Marcus Valerius Martialis, Roman poet (1814). Marcus Valerius Martialis, known in English as Martial, was a Latin poet who lived in Hispania (Spain) during the 1st century AD. (Photo by The Print Collector/Print Collector/Getty Images)

I was recently reminded of one of the Epigrams of the Roman poet Martial (Marcus Valerius Martialis). It is about the lawyers of his day, but it reflects—in an exaggerated way, of course—something that some lawyers, and many law students, tend to do today in their briefs, especially briefs that deal with glamorous subjects such as constitutional law. Here is a translation I much liked, by Roger Dickinson-Brown, reprinted with permission:

There is no poison here, no rape or force –
a simple case: my neighbor stole my goats.
But my expensive lawyer will discourse
on the whole history of law. He quotes
book, precedent and chapter 'til he's hoarse.
Fine, noble words! But what about my goats?

Meredith (For Keats' Sake!) also has a translation I like, and here's one more from two centuries ago, by John Quincy Adams, himself a lawyer of some distinction.
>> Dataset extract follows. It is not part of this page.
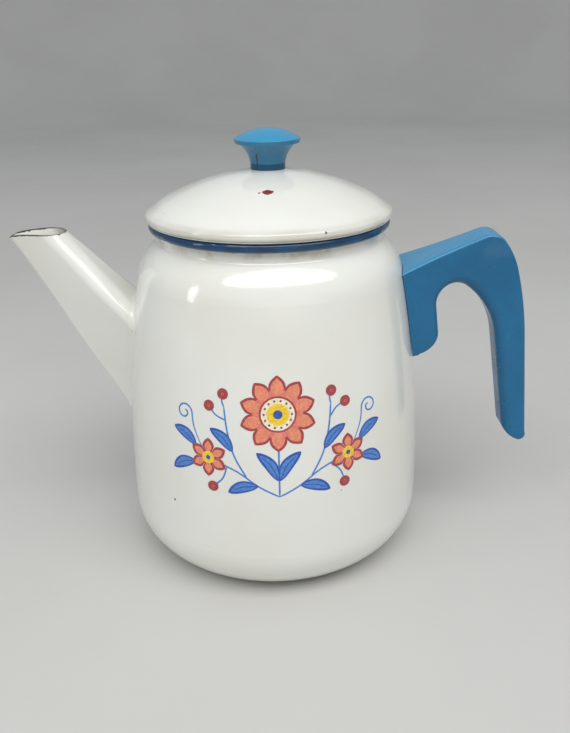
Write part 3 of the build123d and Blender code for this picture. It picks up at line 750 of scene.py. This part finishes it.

It comes from his "Lectures on Rhetoric and Oratory: Delivered to the Classes of Senior and Junior Sophisters in Harvard University" (more about that later), delivered when Adams was a senator; note that Adams keeps Martial's historical references in his translation—which would have been vivid to Martial's audience, but come across differently to us today—while Dickinson-Brown chooses to omit them:

No dagger keen, no poison'd bowl
Forms, of my suit, the constitution
'Tis of three kids my neighbour stole
I come to court for restitution.
With thundering voice, and outstretch'd arm
my lawyer fights o'er all our battles;
Now thrills with Cannae's dire alarms
And now of Mithridates prattles.
Oh! let thy tongue, Verboso, cease,
Which trust in Punic faith forbids;
Let Sylla, Marius, sleep in peace;
And say—one word about my kids.

And here's Martial's original Latin:

Non de vi neque caede nec veneno,
Sed lis est mihi de tribus capellis:
Vicini queror has abesse furto.
Hoc iudex sibi postulat probari:
Tu Cannas Mithridaticumque bellum
Et periuria Punici furoris
Et Sullas Mariosque Muciosque
Magna voce sonas manuque tota.
Iam dic, Postume, de tribus capellis.

If this post leads some small voice inside you to occasionally say, as you're writing or editing, "But what about my goats?," then Martial's life will not have been in vain.

UPDATE: Sasha points out that this is "One good contribution of Martial law."